+++ Records supplied
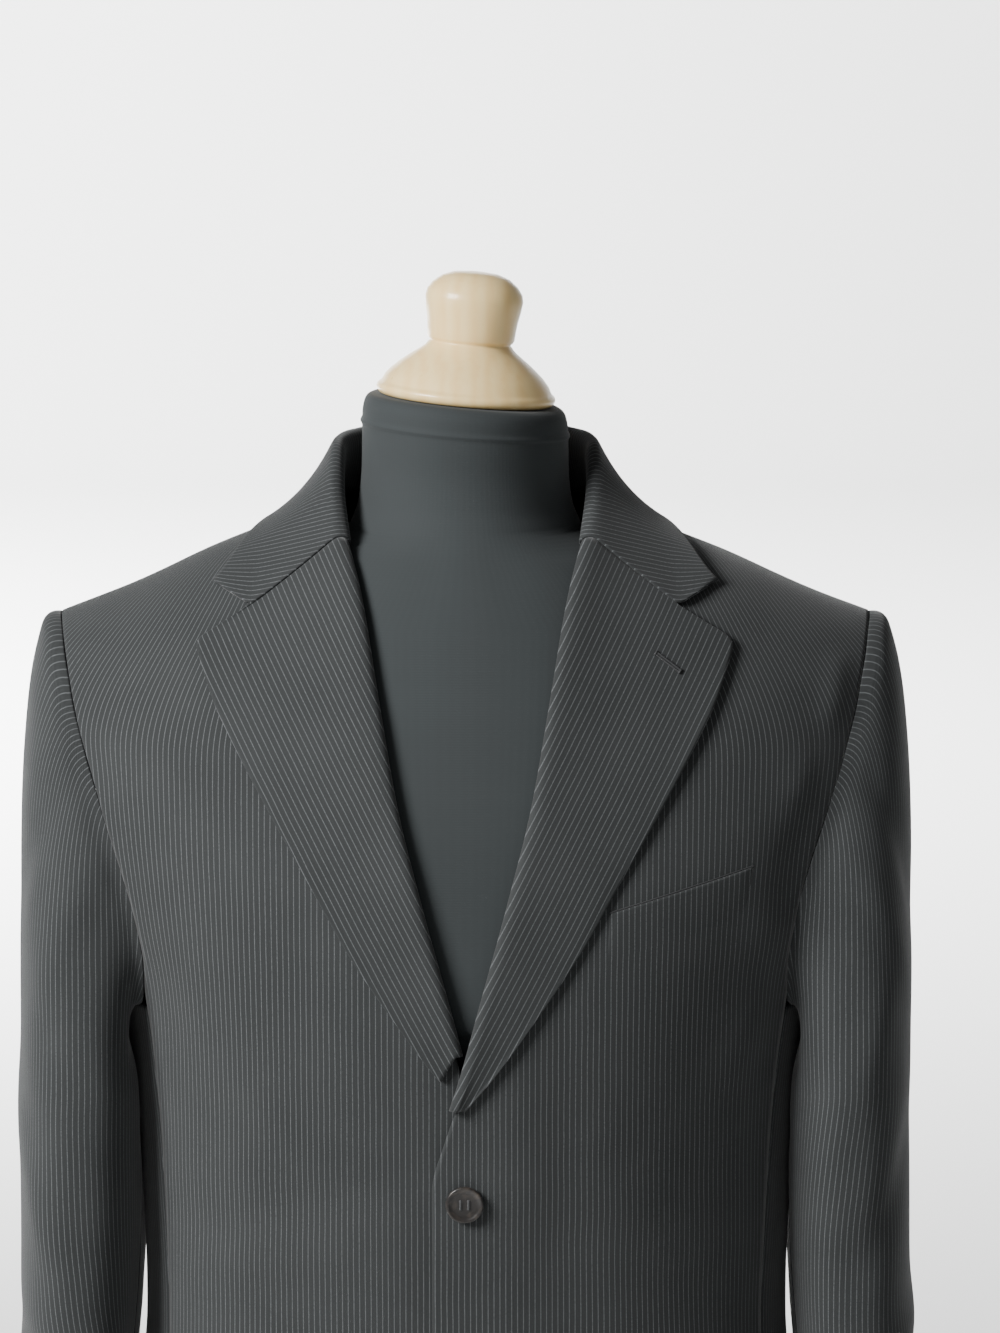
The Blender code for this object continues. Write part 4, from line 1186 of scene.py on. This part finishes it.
def addButtonhole(name, middle, along, normal, length):
    # a slit between two raised rows of stitches, each end closed by a bar
    side = normal.cross(along).normalized()
    shape = bmesh.new()
    stitches = 26
    for k in range(stitches):
        for a in (-1, 1):
            place = ((k + 0.5) / stitches - 0.5) * length
            middleOf = (place, a * 0.0007, 0.00015 + 0.00005 * (k % 2))
            addBlock(shape, (0.85 * length / stitches, 0.0011, 0.0007), middleOf)
    for a in (-1, 1):
        addBlock(shape, (0.0009, 0.0030, 0.0009), (a * (0.5 * length + 0.0004), 0, 0.0002))
    setInto(shape, middle, along, side, normal)
    keepPiece(name, shape, thread, [])


def lapelSpot(x, z):
    return frontSkin(x, z, suit["overlapLift"], 1) + jacketNormal(x, z, -1) * (lapel["lift"] + 0.0007)


# the buttonhole lies below the lapel's upper edge and in line with it
holeStart, holeEnd = lapelSpot(0.1030, 1.4861), lapelSpot(0.1200, 1.4735)
holeNormal = jacketNormal(0.1115, 1.480, -1)
holeWay = (holeEnd - holeStart).normalized()
addButtonhole("buttonhole_lapel", (holeStart + holeEnd) / 2, holeWay, holeNormal, 0.016)

for name, z in (("front_button_upper", 1.188), ("front_button_lower", 1.082)):
    normal = jacketNormal(0.0, z, -1)
    addButton(name, frontSkin(0.0, z, suit["overlapLift"], 1) + normal * 0.0006, normal, 0.0105, [name])

for hand, handName in handNames:
    for k in range(4):
        z, turn = 0.890 + 0.0165 * k, -76
        down = (sleeve["ringZ"] - z) / (sleeve["ringZ"] - sleeve["cuffZ"])
        t = sleeve["capShare"] + (1 - sleeve["capShare"]) * down
        ahead = sleevePoint(turn + 4, t, hand) - sleevePoint(turn - 4, t, hand)
        above = sleevePoint(turn, t - 0.015, hand) - sleevePoint(turn, t + 0.015, hand)
        normal = ahead.cross(above).normalized()
        if normal.y < 0:
            normal.negate()
        base = sleevePoint(turn, t, hand) + normal * 0.0005
        base.x, normal.x = hand * base.x, hand * normal.x
        name = f"cuff_button_{handName}_{k + 1}"
        addButton(name, base, normal, 0.0073, [name])
print("pockets and buttons made")


# the dress form

form = {
    "tilt": 0.09,
    "neckTop": 1.619,
    "columns": 120,
    "flatWidth": 0.36,
    "gapUnderCloth": 0.0046,
    "seamRidge": {"height": 1.6035, "width": 0.0014, "stands": 0.0011},
    "poleX": 0.088,
    # height, half width, front, back, squareness
    "body": [
        (0.945, 0.1600, 0.1080, 0.1100, 2.0), (1.000, 0.1650, 0.1080, 0.1080, 2.0),
        (1.060, 0.1630, 0.1060, 0.1050, 2.0), (1.095, 0.1630, 0.1065, 0.1050, 2.0),
        (1.150, 0.1650, 0.1130, 0.1060, 2.1), (1.220, 0.1710, 0.1240, 0.1130, 2.2),
        (1.270, 0.1760, 0.1320, 0.1210, 2.3),
    ],
    # height, radius, centre y
    "neck": [
        (1.547, 0.0660, 0.004), (1.562, 0.0605, 0.003), (1.580, 0.0585, 0.001), (1.595, 0.0582, -0.002),
        (1.608, 0.0580, -0.004), (1.614, 0.0570, -0.005), (1.6175, 0.0550, -0.005), (1.619, 0.0525, -0.005),
    ],
    "cap": [
        (0, 0.0470), (0.0006, 0.0486), (0.0020, 0.0499), (0.0038, 0.0505), (0.0052, 0.0502), (0.0062, 0.0494),
        (0.0068, 0.0484), (0.0080, 0.0476), (0.0110, 0.0462), (0.0150, 0.0428), (0.0190, 0.0384),
        (0.0230, 0.0334), (0.0262, 0.0290), (0.0285, 0.0260), (0.0300, 0.0245), (0.0312, 0.0238),
        (0.0320, 0.0228), (0.0328, 0.0228), (0.0336, 0.0238), (0.0350, 0.0246), (0.0400, 0.0250),
        (0.0450, 0.0256), (0.0510, 0.0268), (0.0570, 0.0276), (0.0610, 0.0268), (0.0650, 0.0240),
        (0.0690, 0.0190), (0.0712, 0.0130), (0.0720, 0.0060),
    ],
    "base": [
        (0, 0.2000), (0.0008, 0.2030), (0.0030, 0.2050), (0.0130, 0.2050), (0.0165, 0.2035), (0.0190, 0.2000),
        (0.0208, 0.1955), (0.0218, 0.1900), (0.0220, 0.1860), (0.0220, 0.1700),
    ],
    "pole": [
        (0, 0.0165), (0.0006, 0.0175), (0.0034, 0.0175), (0.0050, 0.0170), (0.0066, 0.0150), (0.0074, 0.0132),
        (0.0080, 0.0125), (0.4600, 0.0125), (0.9226, 0.0125),
    ],
}


def formPoint(z, share):
    # one point of the ring at that height, share running from +X round the front
    turn = 2 * math.pi * share
    side = -1 if share <= 0.5 else 1
    if z <= form["body"][-1][0]:
        halfWidth = glide(form["body"], z)
        depth = glide(form["body"], z, 2 if side < 0 else 3)
        power = 2 / glide(form["body"], z, 4)
        x = halfWidth * math.copysign(abs(math.cos(turn)) ** power, math.cos(turn))
        return Vector((x, side * depth * abs(math.sin(turn)) ** power, z))
    if z < form["neck"][0][0]:
        halfWidth = glide(armholeFront if side < 0 else armholeBack, z) - 0.008
        while ridgeZ(halfWidth) < z + 0.001:
            halfWidth -= 0.0005
        x = halfWidth * math.copysign(abs(math.cos(turn)) ** 0.8, math.cos(turn))
        return jacketPoint(x, z, side) - jacketNormal(x, z, side) * form["gapUnderCloth"]
    below = formPoint(1.538, share)
    around = math.atan2(below.y - 0.006, below.x)
    ridge = form["seamRidge"]
    radius = glide(form["neck"], z) + ridge["stands"] * bump(ridge["height"], ridge["width"], z)
    x, y = radius * math.cos(around), glide(form["neck"], z, 2) + radius * math.sin(around)
    return Vector((x, y, z - form["tilt"] * ramp(1.547, form["neckTop"], z) * x))


def formLevels():
    low = [0.945 + 0.325 * k / 26 for k in range(27)]
    chest = [1.285 + 0.253 * k / 34 for k in range(35)]
    neck = [1.547 + 0.046 * k / 14 for k in range(15)] + [1.5955 + 0.0235 * k / 28 for k in range(29)]
    return low + chest + neck


def addForm():
    columns, levels = form["columns"], formLevels()

    def cornerAt(column, row):
        share, z = column / columns, levels[row]
        return formPoint(z, share % 1.0), (share * form["flatWidth"], z)

    shape = layGrid(columns, len(levels) - 1, cornerAt)
    bmesh.ops.remove_doubles(shape, verts=shape.verts, dist=weld)
    bmesh.ops.holes_fill(shape, edges=[edge for edge in shape.edges if edge.is_boundary], sides=0)
    bmesh.ops.recalc_face_normals(shape, faces=shape.faces)
    keepPiece("form", shape, jersey, ["form_torso"])


addForm()
capAxis = Vector((form["tilt"], 0, 1)).normalized()
turnedPiece("cap", form["cap"], Vector((0, -0.005, form["neckTop"])) + capAxis * 0.0003, capAxis, capTimber,
            ["neck_cap"], steps=160)
turnedPiece("base", form["base"], (0, 0, 0), (0, 0, 1), baseTimber, ["stand_base"], steps=160)
turnedPiece("pole", form["pole"], (form["poleX"], 0, 0.0222), (0, 0, 1), steel, ["stand_pole"],
            steps=64)
print("form and stand made")


# studio

studio = {
    "paper": (0.90, 0.905, 0.90),
    "lights": [
        # name, place, aim, width, strength
        ("key", (-2.2, -1.65, 2.80), (0.0, 0.0, 1.35), 1.2, 205.0),
        ("fill", (2.2, -2.4, 1.6), (0.0, 0.0, 1.3), 1.6, 1.0),
        ("paperLight", (-4.6, 8.5, 4.0), (-1.2, 12.0, 0.0), 2.2, 4200.0),
    ],
    "wall": 17.0,
    "bend": 3.0,
    "surround": 0.21,
    "aim": (0.0195, 0.0, 1.467),
    "elevation": 8.0,
    "distance": 3.6,
    "frameHeight": 0.7545,
}


def addSweep():
    # the floor rising into the paper behind
    wall, bend = studio["wall"], studio["bend"]
    profile = [(-14.0, 0.0), (wall - bend, 0.0)]
    for a in range(1, 19):
        turn = a * math.pi / 36
        profile.append((wall - bend + bend * math.sin(turn), bend - bend * math.cos(turn)))
    profile.append((wall, 8.0))
    shape = bmesh.new()
    bmesh.ops.create_grid(shape, x_segments=1, y_segments=len(profile) - 1, size=0.5, calc_uvs=False)
    for vert in shape.verts:
        y, z = profile[round((vert.co.y + 0.5) * (len(profile) - 1))]
        vert.co = (vert.co.x * 30, y, z - 0.0003)
    finish, tree, shader = newFinish("paper", 0.9)
    dress(tree, shader, {"Base Color": (*studio["paper"], 1)})
    paper = smoothObject("paper", shape, finish)


def addLight(name, place, aim, width, strength):
    lamp = bpy.data.lights.new(name, "AREA")
    lamp.size, lamp.energy = width, strength
    light = newObject(name, lamp)
    light.location = place
    light.rotation_euler = (Vector(aim) - Vector(place)).to_track_quat("-Z", "Y").to_euler()


addSweep()
for light in studio["lights"]:
    addLight(*light)
world = bpy.data.worlds.new("studio")
world.use_nodes = True
backdrop = world.node_tree.nodes["Background"]
dress(world.node_tree, backdrop, {"Color": (1, 1, 1, 1), "Strength": studio["surround"]})
bpy.context.scene.world = world

lens = bpy.data.cameras.new("camera")
lens.lens = lens.sensor_width * studio["distance"] / studio["frameHeight"]
camera = newObject("camera", lens)
up = math.radians(studio["elevation"])
camera.location = Vector(studio["aim"]) + Vector((0, -math.cos(up), math.sin(up))) * studio["distance"]
camera.rotation_euler = (math.pi / 2 - up, 0, 0)
bpy.context.scene.camera = camera
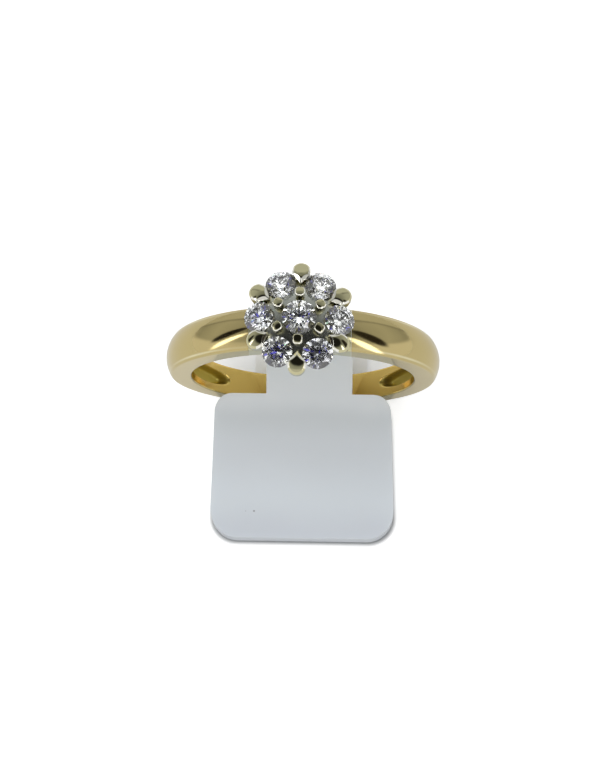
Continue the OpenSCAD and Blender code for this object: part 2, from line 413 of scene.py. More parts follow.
def trim_sideways(piece, half, keep_inside):
    """Cuts the top of the band with two upright planes, keeps one side of them and closes the cuts."""
    bm = bmesh.new()
    bm.from_mesh(piece.data)
    for side in (-1, 1):
        top = [f for f in bm.faces if f.calc_center_median().z > RING_Z * MM]
        geom = top + list({e for f in top for e in f.edges}) + list({v for f in top for v in f.verts})
        plane = (side * half * MM, 0, 0)
        bmesh.ops.bisect_plane(bm, geom=geom, dist=1e-8, plane_co=plane, plane_no=(1, 0, 0))
    gone = []
    for face in bm.faces:
        c = face.calc_center_median()
        between = abs(c.x) < half * MM and c.z > RING_Z * MM
        if between != keep_inside:
            gone.append(face)
    bmesh.ops.delete(bm, geom=gone, context="FACES")
    edges = [e for e in bm.edges if e.is_boundary]
    caps = bmesh.ops.holes_fill(bm, edges=edges, sides=0)["faces"]
    for face in caps:
        face.smooth = False
        for edge in face.edges:
            edge.smooth = False
    bmesh.ops.triangulate(bm, faces=caps)
    bmesh.ops.recalc_face_normals(bm, faces=bm.faces)
    bm.to_mesh(piece.data)
    bm.free()
    return piece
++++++
**Set exercise:** Read the data above and pull out each line that holds the string "part".

**Reply to the exercise:**
The Blender code for this object continues. Write part 4, from line 1186 of scene.py on. This part finishes it.
Continue the OpenSCAD and Blender code for this object: part 2, from line 413 of scene.py. More parts follow.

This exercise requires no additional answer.